━━━━━ SUPPLIED RECORDS

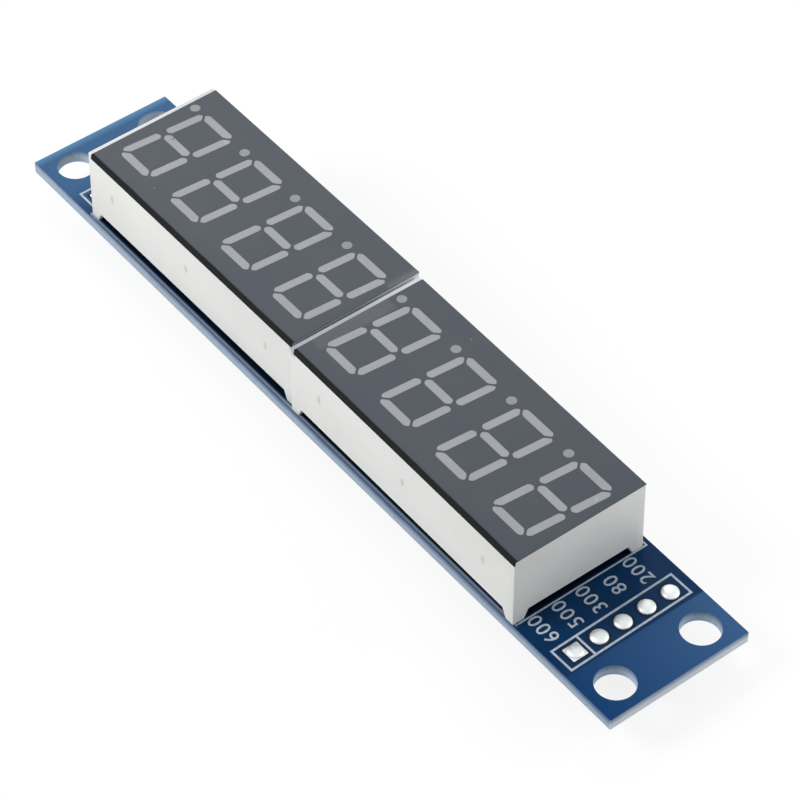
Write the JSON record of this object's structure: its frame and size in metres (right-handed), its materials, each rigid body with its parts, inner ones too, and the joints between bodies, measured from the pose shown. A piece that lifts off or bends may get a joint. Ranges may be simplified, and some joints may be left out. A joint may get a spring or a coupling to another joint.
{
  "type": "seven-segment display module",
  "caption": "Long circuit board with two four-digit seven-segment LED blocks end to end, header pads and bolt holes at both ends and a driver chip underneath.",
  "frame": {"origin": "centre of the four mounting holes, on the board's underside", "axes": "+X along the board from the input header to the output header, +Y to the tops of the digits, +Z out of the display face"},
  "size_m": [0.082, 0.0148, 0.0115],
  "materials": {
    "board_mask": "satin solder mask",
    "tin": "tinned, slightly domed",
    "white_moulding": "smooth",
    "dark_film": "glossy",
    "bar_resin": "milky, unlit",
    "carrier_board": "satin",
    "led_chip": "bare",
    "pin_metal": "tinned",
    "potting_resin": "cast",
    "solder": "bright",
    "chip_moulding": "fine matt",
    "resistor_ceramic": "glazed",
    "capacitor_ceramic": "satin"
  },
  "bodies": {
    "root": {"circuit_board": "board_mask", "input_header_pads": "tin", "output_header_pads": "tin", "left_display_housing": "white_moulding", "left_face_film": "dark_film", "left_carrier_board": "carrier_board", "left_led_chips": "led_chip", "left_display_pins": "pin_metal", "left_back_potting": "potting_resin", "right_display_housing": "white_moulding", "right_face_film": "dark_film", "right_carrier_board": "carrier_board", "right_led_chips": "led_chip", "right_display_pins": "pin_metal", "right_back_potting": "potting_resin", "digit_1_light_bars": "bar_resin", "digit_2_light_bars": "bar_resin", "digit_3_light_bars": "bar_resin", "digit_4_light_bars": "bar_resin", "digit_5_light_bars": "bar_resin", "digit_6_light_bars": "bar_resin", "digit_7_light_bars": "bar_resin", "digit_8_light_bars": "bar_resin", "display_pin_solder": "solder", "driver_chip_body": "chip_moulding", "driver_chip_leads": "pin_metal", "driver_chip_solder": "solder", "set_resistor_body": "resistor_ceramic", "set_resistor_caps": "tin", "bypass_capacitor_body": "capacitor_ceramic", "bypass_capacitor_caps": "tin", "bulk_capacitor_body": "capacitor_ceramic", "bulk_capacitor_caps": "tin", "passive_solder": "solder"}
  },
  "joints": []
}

━━━━━━━━━━
━━━━━ SUPPLIED RECORDS

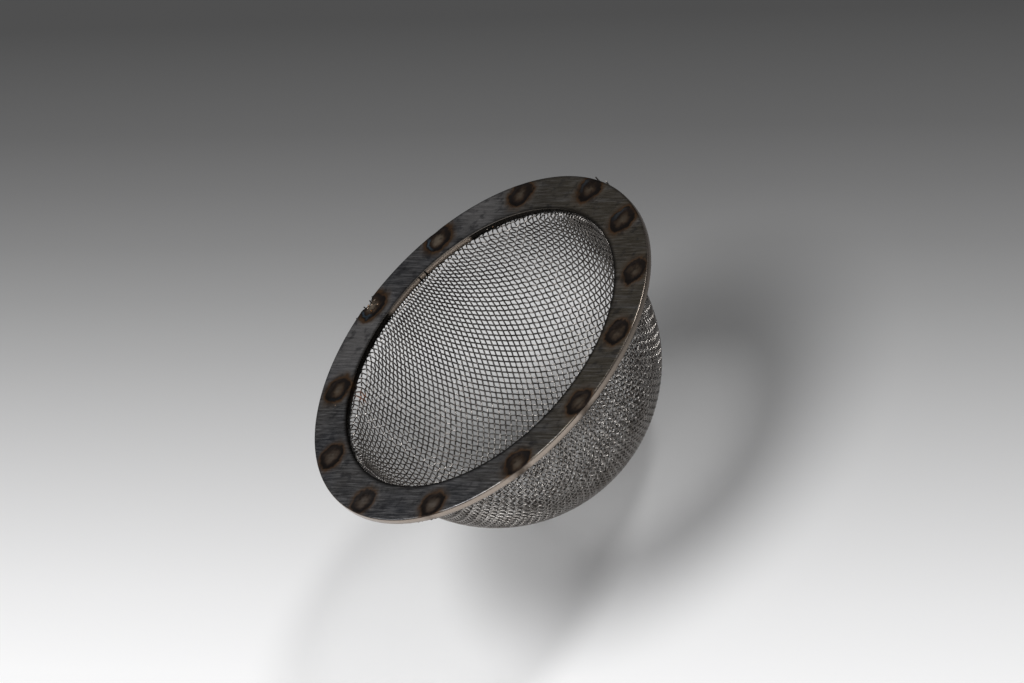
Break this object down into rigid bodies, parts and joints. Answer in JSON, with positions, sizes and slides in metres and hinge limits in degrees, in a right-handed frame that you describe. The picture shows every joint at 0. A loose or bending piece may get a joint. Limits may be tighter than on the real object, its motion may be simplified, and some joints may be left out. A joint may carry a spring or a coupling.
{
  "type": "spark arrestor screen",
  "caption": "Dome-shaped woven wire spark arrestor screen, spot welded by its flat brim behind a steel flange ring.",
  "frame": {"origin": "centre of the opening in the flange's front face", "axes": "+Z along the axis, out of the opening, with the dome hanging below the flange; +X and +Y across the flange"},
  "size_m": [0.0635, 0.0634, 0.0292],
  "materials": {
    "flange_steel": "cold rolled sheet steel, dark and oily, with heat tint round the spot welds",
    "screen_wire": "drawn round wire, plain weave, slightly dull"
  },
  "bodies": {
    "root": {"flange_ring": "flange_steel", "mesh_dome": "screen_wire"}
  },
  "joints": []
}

━━━━━━━━━━
━━━━━ SUPPLIED RECORDS

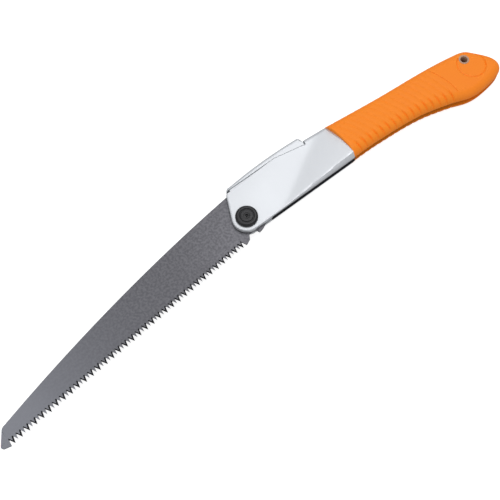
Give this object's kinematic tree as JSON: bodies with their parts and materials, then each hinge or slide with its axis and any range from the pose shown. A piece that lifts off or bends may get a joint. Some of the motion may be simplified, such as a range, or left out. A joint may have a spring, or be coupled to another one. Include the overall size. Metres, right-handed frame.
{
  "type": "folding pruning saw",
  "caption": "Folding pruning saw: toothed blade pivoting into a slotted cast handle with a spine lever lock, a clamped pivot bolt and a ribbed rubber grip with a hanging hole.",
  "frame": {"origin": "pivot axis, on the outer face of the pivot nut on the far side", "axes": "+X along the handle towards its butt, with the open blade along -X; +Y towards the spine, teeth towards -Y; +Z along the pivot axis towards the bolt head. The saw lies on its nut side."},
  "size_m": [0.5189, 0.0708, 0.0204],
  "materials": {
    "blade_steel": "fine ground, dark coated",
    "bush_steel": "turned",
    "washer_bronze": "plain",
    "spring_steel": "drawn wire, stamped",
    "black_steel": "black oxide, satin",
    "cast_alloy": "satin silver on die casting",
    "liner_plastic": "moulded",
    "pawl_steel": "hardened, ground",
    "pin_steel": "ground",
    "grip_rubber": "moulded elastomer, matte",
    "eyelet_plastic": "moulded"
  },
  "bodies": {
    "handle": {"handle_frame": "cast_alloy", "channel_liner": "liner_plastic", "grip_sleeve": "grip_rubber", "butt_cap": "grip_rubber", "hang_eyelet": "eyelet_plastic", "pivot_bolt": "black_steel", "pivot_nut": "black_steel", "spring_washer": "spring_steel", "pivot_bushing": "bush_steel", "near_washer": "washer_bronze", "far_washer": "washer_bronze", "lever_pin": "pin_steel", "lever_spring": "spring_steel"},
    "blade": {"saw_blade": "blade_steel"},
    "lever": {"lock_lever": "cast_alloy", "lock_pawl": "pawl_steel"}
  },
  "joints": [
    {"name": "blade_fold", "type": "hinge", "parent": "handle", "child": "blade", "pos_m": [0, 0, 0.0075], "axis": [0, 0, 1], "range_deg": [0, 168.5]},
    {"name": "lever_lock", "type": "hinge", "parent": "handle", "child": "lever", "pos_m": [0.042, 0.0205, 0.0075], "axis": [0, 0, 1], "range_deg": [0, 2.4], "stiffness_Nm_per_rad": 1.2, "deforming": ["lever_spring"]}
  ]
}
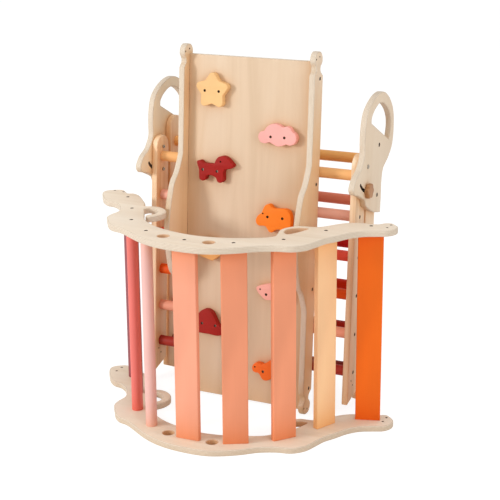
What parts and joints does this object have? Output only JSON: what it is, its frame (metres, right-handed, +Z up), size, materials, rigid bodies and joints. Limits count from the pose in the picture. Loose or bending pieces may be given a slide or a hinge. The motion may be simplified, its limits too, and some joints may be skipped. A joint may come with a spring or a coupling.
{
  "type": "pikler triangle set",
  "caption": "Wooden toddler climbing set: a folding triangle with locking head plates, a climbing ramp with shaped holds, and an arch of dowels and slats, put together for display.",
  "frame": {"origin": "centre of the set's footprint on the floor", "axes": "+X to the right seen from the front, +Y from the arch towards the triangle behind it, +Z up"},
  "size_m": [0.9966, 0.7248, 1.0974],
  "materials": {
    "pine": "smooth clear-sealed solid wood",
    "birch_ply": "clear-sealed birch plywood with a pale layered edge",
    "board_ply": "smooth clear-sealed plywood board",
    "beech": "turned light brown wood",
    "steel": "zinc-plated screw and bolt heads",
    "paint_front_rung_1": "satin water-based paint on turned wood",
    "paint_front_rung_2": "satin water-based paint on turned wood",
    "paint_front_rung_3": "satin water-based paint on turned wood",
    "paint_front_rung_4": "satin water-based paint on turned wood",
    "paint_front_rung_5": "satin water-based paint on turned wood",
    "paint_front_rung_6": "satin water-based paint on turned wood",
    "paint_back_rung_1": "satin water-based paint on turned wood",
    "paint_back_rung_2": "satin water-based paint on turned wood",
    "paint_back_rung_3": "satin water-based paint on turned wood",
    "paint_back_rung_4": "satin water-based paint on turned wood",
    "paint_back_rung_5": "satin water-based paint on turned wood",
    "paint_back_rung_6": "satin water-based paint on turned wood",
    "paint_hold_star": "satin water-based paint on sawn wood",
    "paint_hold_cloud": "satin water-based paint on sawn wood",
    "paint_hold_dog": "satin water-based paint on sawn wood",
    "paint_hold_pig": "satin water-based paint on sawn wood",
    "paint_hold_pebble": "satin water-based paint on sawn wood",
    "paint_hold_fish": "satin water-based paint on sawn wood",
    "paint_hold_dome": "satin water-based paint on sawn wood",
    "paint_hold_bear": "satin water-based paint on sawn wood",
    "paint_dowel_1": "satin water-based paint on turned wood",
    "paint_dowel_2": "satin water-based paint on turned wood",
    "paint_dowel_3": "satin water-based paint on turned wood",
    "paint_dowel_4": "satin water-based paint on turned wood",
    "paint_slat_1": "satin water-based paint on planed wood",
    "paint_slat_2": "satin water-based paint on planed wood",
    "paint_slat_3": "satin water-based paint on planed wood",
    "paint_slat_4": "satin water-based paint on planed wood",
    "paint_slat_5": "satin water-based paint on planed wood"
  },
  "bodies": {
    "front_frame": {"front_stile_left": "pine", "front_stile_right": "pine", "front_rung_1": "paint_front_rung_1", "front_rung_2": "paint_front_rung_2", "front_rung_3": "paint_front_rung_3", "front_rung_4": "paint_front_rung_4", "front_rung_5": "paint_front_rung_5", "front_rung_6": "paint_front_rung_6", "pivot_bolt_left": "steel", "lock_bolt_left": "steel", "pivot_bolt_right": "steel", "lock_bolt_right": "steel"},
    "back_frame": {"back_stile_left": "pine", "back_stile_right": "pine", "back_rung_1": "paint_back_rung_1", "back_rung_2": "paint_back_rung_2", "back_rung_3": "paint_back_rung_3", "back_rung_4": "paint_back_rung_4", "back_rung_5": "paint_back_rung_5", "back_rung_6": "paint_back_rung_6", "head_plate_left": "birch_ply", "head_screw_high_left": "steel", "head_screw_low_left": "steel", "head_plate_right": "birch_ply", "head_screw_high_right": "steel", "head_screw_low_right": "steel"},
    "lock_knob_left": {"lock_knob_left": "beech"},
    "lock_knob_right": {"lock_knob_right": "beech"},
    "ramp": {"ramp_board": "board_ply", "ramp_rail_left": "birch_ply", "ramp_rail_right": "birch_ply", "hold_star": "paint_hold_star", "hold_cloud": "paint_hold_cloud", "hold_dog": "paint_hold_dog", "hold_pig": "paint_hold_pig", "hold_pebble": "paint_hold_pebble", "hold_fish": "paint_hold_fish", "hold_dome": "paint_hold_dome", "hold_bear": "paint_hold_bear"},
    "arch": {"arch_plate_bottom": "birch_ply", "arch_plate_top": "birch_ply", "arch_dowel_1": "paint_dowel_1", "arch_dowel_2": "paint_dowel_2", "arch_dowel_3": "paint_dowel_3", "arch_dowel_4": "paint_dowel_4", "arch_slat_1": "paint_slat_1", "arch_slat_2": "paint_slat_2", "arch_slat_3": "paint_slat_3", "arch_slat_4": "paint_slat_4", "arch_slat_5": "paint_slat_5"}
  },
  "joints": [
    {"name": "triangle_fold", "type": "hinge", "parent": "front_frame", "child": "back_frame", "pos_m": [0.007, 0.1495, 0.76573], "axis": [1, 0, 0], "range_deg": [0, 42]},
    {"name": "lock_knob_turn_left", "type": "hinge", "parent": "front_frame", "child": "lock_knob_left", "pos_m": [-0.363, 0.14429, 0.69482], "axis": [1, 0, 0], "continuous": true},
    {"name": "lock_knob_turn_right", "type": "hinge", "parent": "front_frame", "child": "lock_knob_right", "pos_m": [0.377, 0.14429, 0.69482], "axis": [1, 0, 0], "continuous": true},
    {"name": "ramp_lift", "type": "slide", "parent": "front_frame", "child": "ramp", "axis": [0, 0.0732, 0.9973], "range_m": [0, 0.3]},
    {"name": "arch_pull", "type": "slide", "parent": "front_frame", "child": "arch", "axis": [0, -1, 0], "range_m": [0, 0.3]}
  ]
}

━━━━━━━━━━

_WHAT YOU SHOULD DO_.
Wherever a line in the data above holds "shown", copy that line.

_ANSWER FOR THIS EXERCISE_.
Write the JSON record of this object's structure: its frame and size in metres (right-handed), its materials, each rigid body with its parts, inner ones too, and the joints between bodies, measured from the pose shown. A piece that lifts off or bends may get a joint. Ranges may be simplified, and some joints may be left out. A joint may get a spring or a coupling to another joint.
Give this object's kinematic tree as JSON: bodies with their parts and materials, then each hinge or slide with its axis and any range from the pose shown. A piece that lifts off or bends may get a joint. Some of the motion may be simplified, such as a range, or left out. A joint may have a spring, or be coupled to another one. Include the overall size. Metres, right-handed frame.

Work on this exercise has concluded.